RECORDED INFORMATION:
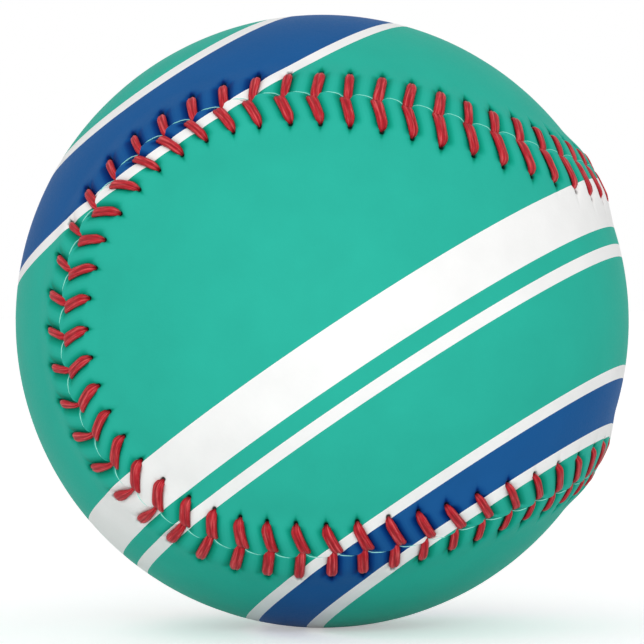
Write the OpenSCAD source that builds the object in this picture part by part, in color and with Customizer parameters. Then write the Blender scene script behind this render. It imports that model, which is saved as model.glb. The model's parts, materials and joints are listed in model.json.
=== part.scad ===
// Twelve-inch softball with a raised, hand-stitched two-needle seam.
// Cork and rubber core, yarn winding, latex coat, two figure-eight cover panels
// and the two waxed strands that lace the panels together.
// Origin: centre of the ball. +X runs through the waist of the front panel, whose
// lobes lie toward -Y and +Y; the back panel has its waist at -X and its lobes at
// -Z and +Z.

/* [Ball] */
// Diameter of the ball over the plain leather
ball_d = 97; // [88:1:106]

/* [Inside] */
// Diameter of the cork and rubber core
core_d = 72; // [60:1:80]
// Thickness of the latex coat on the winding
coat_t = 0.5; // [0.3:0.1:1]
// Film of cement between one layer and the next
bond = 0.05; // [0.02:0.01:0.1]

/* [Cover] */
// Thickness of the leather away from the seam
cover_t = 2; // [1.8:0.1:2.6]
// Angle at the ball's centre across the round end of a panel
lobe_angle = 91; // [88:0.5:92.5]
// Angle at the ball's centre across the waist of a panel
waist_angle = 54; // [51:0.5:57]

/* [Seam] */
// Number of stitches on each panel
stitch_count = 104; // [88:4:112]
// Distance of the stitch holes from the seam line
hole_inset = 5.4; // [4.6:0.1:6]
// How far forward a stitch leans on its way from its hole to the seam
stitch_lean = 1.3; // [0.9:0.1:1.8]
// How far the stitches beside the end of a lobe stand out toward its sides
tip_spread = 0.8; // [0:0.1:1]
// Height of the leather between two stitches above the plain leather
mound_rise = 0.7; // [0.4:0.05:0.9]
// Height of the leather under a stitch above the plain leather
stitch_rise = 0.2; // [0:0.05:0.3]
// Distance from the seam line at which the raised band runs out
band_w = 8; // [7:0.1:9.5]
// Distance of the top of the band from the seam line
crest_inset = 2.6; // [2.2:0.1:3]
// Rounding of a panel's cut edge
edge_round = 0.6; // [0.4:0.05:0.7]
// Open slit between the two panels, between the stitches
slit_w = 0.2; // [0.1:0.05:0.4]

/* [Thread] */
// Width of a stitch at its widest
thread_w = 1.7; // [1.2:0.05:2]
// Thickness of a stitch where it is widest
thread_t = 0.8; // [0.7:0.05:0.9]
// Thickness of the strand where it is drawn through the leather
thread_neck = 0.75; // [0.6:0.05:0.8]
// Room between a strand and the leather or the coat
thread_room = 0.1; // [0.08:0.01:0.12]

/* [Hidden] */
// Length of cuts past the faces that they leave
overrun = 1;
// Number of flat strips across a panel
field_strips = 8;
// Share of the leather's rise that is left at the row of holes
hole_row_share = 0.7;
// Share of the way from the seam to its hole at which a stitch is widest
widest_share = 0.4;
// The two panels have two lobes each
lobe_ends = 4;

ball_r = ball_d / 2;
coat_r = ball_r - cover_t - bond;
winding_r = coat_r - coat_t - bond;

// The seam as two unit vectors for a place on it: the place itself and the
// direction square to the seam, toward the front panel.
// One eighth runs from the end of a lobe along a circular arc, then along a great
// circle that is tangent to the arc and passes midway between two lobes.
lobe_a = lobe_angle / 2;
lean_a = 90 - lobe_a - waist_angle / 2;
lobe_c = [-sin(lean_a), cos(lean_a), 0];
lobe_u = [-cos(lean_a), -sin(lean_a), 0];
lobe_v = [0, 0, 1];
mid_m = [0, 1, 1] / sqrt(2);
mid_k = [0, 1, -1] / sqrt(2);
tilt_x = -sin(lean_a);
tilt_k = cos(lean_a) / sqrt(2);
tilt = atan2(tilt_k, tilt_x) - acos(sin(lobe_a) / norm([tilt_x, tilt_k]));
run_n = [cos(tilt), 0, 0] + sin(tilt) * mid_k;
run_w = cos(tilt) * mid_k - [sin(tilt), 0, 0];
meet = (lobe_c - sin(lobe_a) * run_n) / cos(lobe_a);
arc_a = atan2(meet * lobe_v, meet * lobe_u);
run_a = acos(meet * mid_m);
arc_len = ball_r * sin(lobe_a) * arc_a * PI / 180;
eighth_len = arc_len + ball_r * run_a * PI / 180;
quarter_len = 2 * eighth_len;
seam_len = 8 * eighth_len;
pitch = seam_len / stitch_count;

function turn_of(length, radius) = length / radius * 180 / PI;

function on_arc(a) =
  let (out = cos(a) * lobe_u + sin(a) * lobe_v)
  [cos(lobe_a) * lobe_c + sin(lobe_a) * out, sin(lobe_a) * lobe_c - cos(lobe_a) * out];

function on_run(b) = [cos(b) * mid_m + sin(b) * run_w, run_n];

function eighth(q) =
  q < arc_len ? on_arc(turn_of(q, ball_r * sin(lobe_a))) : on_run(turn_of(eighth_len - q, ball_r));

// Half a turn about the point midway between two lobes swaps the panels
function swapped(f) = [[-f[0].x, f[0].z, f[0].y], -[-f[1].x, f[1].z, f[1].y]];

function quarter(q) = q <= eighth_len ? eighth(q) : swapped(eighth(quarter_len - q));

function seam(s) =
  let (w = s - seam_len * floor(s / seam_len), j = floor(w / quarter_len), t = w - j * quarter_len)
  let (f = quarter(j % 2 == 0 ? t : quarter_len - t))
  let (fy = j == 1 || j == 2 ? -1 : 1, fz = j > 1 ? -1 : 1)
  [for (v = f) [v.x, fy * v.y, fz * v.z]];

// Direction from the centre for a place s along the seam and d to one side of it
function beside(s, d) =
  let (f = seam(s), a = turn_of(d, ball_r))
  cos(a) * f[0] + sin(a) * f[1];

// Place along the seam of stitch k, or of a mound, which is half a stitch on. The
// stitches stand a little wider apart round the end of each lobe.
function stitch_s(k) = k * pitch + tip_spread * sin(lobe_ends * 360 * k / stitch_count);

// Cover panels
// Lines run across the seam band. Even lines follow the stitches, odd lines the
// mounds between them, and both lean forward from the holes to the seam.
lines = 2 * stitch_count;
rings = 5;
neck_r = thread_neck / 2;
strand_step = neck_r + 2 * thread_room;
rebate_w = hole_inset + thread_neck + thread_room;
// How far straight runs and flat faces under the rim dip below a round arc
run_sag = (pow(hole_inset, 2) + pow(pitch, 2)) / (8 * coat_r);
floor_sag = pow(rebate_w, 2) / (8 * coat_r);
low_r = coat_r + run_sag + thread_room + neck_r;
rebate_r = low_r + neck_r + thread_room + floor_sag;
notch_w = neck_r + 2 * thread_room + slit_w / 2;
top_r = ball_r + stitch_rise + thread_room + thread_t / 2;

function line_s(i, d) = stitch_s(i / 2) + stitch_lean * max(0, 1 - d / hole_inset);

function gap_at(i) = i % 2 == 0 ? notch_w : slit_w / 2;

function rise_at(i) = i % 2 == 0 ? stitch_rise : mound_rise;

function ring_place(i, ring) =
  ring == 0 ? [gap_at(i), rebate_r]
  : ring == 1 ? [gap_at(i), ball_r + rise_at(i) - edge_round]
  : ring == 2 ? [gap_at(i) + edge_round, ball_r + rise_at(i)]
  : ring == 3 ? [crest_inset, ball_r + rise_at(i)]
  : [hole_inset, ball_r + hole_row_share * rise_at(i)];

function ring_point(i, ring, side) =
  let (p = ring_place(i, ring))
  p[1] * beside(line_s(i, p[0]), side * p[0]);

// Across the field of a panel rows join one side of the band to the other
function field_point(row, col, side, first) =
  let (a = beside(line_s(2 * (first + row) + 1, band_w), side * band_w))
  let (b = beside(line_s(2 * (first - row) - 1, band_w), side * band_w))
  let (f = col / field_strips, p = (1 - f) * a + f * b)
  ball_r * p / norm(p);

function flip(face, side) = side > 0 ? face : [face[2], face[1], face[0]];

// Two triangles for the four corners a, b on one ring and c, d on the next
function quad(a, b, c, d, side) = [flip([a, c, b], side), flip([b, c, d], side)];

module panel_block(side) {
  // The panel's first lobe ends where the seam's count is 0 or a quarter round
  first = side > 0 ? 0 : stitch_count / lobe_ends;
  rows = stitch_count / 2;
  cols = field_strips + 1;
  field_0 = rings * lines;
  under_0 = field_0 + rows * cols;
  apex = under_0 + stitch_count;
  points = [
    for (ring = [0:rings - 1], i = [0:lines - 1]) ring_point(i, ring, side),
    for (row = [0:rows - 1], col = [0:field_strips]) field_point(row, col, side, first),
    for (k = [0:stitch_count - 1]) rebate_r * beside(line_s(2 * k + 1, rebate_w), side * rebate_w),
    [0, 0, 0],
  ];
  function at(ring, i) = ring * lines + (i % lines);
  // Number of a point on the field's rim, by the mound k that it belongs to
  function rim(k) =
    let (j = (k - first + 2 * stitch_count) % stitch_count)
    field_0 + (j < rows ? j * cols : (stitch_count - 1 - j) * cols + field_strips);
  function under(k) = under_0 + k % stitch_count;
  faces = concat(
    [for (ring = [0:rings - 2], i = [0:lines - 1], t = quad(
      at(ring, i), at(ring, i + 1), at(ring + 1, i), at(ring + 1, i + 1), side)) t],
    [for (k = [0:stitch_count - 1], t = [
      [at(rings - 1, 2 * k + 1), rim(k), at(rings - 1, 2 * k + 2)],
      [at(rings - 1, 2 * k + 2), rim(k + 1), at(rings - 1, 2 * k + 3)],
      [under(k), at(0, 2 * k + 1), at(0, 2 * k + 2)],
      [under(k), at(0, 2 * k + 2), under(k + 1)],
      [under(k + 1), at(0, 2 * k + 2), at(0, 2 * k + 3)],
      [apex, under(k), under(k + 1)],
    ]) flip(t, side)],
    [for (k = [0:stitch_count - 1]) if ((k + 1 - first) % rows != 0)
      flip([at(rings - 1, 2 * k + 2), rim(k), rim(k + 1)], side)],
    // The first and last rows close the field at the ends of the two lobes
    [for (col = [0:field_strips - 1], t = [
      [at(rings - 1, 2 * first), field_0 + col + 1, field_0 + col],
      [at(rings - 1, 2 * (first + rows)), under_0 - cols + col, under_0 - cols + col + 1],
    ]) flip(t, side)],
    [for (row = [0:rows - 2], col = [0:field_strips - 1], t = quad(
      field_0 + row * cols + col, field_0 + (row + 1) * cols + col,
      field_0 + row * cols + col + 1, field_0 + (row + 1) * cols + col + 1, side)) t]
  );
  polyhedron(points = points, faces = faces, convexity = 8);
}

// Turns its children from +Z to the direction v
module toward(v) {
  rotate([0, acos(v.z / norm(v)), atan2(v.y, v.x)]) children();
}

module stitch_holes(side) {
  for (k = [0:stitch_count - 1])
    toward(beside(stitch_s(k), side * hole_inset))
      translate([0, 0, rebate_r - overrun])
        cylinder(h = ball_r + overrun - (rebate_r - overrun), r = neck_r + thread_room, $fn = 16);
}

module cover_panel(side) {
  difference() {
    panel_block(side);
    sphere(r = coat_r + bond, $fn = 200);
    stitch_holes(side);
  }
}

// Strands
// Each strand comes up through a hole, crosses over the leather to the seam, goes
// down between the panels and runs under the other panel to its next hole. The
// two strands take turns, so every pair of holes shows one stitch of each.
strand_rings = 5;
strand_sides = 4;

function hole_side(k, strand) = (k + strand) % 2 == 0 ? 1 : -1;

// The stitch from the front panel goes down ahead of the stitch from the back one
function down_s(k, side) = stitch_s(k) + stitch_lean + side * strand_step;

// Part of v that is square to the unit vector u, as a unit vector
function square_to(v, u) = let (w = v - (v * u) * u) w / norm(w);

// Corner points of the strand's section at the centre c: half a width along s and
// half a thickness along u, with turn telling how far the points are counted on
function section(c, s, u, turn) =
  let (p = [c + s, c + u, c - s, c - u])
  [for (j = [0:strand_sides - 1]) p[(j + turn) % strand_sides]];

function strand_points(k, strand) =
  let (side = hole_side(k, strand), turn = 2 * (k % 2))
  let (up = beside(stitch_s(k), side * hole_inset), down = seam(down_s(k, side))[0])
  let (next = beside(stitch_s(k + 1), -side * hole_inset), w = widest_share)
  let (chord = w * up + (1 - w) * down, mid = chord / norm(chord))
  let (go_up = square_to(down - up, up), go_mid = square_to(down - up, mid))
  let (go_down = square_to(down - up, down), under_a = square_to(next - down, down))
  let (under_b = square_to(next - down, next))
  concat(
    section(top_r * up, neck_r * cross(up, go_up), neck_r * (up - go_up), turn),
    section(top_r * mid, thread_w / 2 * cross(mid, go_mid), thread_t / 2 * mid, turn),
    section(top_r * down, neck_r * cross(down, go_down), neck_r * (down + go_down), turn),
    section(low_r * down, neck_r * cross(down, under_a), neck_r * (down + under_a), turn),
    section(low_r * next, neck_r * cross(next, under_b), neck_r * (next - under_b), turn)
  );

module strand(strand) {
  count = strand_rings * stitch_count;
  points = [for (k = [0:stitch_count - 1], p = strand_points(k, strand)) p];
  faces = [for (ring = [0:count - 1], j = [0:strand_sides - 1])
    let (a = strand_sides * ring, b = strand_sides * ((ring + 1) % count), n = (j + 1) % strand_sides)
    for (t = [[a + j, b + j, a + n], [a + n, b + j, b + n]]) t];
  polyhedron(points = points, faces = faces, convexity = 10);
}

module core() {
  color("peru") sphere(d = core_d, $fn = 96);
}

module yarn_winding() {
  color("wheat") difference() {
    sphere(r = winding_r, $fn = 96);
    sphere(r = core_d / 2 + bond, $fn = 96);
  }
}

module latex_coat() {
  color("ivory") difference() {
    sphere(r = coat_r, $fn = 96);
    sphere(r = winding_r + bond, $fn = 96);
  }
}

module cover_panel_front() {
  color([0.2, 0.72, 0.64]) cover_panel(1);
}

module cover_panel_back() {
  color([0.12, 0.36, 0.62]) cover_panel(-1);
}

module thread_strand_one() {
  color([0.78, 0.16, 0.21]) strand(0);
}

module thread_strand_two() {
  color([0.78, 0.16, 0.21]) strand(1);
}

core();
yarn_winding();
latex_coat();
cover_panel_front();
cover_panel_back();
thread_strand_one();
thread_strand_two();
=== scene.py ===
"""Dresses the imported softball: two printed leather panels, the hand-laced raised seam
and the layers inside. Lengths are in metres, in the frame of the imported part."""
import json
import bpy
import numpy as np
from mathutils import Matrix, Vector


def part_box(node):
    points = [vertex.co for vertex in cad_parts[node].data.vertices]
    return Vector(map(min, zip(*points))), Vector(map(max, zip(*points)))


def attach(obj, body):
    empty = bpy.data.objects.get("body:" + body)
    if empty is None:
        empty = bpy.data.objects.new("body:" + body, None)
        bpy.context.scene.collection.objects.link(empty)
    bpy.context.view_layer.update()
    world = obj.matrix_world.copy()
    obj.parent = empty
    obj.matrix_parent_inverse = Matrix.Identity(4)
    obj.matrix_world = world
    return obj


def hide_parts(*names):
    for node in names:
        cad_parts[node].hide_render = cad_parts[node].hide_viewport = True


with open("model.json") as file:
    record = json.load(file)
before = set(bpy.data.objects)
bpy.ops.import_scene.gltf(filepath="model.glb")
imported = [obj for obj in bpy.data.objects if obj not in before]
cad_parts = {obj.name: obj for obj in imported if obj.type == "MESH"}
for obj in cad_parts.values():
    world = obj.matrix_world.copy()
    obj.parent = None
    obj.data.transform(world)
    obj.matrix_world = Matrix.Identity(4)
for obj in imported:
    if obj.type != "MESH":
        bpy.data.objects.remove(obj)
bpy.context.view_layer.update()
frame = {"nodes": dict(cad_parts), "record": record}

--

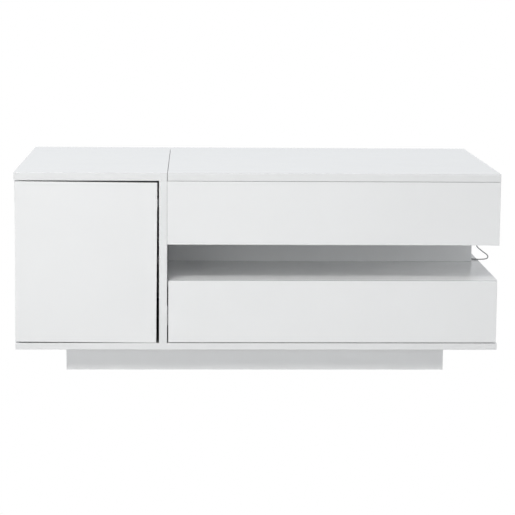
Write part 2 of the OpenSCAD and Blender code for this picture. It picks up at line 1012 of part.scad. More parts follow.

SET EXERCISE:
In the listing above, find the line containing "color([0.12, 0.36, 0.62]) cover_panel(-1);" and the line containing "from mathutils import Matrix, Vector". Output them and every line between, exactly, and nothing else.

SOLUTION FOR THIS TASK:
  color([0.12, 0.36, 0.62]) cover_panel(-1);
}

module thread_strand_one() {
  color([0.78, 0.16, 0.21]) strand(0);
}

module thread_strand_two() {
  color([0.78, 0.16, 0.21]) strand(1);
}

core();
yarn_winding();
latex_coat();
cover_panel_front();
cover_panel_back();
thread_strand_one();
thread_strand_two();
=== scene.py ===
"""Dresses the imported softball: two printed leather panels, the hand-laced raised seam
and the layers inside. Lengths are in metres, in the frame of the imported part."""
import json
import bpy
import numpy as np
from mathutils import Matrix, Vector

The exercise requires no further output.